Liam Neeson: Look, James Cagney famously said when he was asked by someone to do a scene, “You walk in the room, plant your feet, look me in the eye, and tell the truth.” That’s all he said. I can do this but I really try to do that. I try to hit my marks on whatever I have to say to try to mean it. So the audience thinks, well he’s speaking the truth, he’s not speaking the lines that were written and that’s just all I try to do.
MOVIEMOVESME: But before you get there and before you know you’re speaking the truth. And he does, there’s work to be done before you know.
Liam Neeson: Yes, there’s 30. There’s main research all that stuff but it has to, at the end of the day, look all like this were definitely.

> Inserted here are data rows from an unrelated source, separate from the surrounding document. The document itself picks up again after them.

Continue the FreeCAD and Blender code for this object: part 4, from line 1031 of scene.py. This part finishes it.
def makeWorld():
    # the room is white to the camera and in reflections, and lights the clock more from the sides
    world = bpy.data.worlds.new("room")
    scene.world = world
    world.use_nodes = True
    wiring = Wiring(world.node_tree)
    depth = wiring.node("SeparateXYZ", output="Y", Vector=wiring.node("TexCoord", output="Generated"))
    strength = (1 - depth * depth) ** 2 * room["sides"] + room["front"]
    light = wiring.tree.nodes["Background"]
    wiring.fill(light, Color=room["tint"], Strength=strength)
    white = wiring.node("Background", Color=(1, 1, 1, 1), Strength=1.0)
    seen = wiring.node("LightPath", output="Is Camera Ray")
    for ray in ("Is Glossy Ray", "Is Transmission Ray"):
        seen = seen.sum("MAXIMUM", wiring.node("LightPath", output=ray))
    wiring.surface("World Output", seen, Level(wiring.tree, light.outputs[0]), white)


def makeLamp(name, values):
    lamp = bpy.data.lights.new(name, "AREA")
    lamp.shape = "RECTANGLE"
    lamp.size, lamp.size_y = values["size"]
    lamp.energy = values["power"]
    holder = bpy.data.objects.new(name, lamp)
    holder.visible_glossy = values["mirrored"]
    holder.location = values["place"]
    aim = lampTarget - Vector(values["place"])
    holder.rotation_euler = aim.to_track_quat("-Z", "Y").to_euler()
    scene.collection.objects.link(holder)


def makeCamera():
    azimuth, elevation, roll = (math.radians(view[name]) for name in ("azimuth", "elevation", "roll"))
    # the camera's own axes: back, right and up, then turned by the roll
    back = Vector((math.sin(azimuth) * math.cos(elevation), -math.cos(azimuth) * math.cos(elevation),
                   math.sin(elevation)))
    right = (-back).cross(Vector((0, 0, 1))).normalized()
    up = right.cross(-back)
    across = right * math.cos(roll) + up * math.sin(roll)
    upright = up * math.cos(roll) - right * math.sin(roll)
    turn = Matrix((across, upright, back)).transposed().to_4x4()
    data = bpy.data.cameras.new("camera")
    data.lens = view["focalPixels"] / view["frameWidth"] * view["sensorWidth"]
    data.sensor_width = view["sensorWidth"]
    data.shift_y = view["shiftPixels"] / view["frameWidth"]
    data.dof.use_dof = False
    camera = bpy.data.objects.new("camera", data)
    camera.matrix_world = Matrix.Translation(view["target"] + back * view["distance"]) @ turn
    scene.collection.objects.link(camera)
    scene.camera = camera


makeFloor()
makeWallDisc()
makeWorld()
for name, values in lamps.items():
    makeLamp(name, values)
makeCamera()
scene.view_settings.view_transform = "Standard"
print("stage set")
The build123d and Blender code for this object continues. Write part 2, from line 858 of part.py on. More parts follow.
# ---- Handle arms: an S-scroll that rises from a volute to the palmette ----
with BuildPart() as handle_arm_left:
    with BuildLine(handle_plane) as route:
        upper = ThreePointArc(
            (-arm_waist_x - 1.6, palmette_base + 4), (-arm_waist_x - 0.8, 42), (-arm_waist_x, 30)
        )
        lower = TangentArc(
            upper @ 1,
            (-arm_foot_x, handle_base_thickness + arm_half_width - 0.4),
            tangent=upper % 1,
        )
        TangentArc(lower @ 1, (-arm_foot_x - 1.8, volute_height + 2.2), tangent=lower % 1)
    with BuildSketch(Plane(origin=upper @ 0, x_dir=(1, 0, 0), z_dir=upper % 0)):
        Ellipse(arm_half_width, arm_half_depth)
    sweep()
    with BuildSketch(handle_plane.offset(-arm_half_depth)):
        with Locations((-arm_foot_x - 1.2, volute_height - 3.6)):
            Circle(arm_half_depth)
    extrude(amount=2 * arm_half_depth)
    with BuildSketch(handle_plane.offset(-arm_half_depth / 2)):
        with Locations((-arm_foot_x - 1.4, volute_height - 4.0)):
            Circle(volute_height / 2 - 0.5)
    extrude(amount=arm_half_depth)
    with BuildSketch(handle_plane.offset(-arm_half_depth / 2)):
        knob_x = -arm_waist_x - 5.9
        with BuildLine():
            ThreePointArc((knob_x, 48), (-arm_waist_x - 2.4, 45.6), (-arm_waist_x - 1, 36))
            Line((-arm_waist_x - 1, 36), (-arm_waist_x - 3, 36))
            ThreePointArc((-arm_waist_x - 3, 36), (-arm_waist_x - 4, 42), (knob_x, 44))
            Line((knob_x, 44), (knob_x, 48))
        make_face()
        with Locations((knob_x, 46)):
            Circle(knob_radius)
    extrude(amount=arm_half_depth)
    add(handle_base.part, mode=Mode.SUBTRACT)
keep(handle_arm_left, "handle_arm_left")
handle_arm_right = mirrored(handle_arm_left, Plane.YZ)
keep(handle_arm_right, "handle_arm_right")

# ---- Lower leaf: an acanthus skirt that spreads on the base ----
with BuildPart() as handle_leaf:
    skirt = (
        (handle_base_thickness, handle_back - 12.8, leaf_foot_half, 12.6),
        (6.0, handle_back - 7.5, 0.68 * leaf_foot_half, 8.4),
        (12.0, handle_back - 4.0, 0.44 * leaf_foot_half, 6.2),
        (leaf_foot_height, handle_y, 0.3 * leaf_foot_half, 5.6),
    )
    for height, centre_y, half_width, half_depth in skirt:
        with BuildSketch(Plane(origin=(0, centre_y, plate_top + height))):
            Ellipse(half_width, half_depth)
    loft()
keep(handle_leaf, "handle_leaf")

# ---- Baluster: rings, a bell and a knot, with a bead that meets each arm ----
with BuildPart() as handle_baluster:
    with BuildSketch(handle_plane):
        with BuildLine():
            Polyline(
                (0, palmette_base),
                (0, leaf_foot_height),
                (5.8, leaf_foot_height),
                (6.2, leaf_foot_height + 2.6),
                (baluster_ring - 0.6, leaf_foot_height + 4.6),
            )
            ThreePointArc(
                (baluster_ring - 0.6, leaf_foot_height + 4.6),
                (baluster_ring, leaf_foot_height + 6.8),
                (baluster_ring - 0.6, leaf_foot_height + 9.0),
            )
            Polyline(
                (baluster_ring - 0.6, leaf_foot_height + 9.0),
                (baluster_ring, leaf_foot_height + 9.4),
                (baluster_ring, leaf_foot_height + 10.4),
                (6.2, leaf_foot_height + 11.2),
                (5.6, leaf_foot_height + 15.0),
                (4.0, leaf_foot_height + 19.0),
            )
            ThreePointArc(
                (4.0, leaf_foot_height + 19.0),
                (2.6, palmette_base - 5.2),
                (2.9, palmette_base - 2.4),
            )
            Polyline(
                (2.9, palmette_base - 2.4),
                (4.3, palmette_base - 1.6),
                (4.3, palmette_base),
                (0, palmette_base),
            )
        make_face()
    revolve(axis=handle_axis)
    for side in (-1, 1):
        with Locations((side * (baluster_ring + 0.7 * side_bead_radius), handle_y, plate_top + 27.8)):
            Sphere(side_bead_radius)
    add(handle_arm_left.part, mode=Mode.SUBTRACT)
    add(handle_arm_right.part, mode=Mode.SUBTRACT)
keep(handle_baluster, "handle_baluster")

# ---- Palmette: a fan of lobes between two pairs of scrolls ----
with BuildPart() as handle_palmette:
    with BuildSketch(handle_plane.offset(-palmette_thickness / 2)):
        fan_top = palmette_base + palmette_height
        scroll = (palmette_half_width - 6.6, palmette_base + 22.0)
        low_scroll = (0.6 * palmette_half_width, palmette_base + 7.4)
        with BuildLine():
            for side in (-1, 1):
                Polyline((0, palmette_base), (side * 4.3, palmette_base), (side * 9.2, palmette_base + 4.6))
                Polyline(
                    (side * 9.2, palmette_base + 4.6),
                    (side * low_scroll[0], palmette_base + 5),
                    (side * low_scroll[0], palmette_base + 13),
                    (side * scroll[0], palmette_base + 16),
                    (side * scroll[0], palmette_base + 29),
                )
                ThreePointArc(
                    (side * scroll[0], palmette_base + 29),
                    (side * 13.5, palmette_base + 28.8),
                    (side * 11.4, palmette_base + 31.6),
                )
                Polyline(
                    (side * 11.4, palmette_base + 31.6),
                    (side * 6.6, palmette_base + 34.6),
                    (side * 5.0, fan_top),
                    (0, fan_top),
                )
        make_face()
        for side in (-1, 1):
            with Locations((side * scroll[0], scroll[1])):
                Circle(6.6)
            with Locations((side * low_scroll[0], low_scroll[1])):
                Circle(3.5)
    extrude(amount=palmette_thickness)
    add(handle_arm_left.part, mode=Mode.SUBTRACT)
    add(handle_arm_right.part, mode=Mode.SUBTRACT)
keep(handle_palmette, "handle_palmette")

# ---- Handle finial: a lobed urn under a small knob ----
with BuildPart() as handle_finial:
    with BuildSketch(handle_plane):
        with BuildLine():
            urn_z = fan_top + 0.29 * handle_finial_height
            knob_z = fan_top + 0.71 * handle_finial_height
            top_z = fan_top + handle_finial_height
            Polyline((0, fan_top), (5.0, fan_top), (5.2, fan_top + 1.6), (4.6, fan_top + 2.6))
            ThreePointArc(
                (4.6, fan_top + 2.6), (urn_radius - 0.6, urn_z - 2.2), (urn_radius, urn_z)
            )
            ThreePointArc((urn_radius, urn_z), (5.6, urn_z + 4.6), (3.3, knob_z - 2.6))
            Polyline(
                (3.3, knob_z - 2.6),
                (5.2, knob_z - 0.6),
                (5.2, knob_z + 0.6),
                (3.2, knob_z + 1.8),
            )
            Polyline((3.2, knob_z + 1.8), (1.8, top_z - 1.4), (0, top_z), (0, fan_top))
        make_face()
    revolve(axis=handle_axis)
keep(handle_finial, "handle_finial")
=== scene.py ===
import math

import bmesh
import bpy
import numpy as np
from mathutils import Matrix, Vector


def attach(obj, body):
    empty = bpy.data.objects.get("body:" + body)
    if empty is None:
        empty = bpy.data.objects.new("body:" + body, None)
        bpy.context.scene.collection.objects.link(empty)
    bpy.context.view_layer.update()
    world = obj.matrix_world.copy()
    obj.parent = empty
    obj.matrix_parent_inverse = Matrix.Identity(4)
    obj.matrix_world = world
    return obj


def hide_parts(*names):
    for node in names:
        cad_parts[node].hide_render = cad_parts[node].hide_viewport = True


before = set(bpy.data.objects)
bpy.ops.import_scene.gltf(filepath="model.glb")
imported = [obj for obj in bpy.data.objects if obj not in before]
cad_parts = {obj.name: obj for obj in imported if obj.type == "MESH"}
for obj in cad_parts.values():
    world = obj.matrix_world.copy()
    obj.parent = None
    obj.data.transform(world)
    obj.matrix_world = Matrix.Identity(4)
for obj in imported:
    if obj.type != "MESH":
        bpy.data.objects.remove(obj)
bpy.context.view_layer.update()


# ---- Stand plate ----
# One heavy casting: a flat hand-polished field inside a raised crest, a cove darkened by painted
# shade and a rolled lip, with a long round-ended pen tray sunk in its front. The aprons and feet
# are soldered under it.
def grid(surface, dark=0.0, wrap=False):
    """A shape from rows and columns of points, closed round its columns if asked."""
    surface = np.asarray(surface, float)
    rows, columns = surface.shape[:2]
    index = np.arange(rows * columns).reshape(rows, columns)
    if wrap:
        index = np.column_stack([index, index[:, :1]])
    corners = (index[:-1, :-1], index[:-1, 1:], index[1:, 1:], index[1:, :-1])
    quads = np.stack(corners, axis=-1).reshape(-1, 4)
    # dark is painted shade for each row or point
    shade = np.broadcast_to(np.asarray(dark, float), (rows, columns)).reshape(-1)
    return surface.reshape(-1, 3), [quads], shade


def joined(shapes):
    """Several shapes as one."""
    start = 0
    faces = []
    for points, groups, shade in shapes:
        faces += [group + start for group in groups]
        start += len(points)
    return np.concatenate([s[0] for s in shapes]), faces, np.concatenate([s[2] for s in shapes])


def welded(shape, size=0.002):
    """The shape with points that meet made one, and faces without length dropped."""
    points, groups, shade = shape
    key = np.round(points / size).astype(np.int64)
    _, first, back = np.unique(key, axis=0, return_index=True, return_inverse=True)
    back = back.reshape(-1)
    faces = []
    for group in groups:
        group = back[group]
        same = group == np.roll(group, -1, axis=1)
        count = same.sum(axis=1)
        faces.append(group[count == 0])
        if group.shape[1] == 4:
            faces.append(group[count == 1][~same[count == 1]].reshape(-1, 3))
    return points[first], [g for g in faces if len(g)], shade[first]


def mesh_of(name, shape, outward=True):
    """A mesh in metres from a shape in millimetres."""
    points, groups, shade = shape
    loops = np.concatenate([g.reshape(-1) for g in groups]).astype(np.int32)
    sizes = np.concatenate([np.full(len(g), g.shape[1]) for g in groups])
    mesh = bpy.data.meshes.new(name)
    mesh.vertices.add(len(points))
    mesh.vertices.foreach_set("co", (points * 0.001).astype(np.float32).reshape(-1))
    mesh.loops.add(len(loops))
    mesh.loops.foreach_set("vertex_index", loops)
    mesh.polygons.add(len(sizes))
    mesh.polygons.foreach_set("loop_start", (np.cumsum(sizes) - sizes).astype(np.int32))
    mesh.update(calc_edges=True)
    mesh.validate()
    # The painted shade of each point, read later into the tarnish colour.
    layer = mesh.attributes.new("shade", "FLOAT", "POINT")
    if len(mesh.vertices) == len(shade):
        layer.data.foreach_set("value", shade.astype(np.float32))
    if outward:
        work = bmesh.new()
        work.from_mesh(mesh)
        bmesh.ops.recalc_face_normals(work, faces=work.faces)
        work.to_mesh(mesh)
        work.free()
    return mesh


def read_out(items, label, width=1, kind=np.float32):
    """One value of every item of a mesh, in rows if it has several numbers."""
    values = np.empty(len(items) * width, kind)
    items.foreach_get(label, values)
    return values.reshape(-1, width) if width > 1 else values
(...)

At the end of the day, the words I remember, when I did a Woody Allen film “Husbands and Wives” many years ago. And he said to me something I’ve never forgotten. Because he’s famous for giving actors the scenes only, and for some reason he sent me the whole script and I was in Egypt of all places, shooting the film with Andie MacDowell. And I caught SFX FedEx script and it was the whole script I got. So he read this thing and it was quite a beautiful script. Knowing writers, they will think we’ll do it. Should it just be an endless stream of words or should they make them into sentences and stuff like that, anyway. So my first day working with Woody on this film with Mia Farrow. He said, “if the words don’t fit in your mouth just change them.” Maybe he meant it because I was playing Irish. My New York Jewish words aren’t quite Irish enough, maybe that’s what he meant, or not but I learned every word, including his commas and semi-colons as much I could. I’m trying to make them real.
MOVIEMOVESME: What is it that you are looking for in the character you portray. What is it that you want to try to bring about them?
Liam Neeson: This is why I adore writers. I adore the writing process and I am very jealous of it. Because I’m not a writer. I never have been. It’s just to make what they have written come alive. And maybe because a couple of little surprises and the writer didn’t know was in the dialogue or something.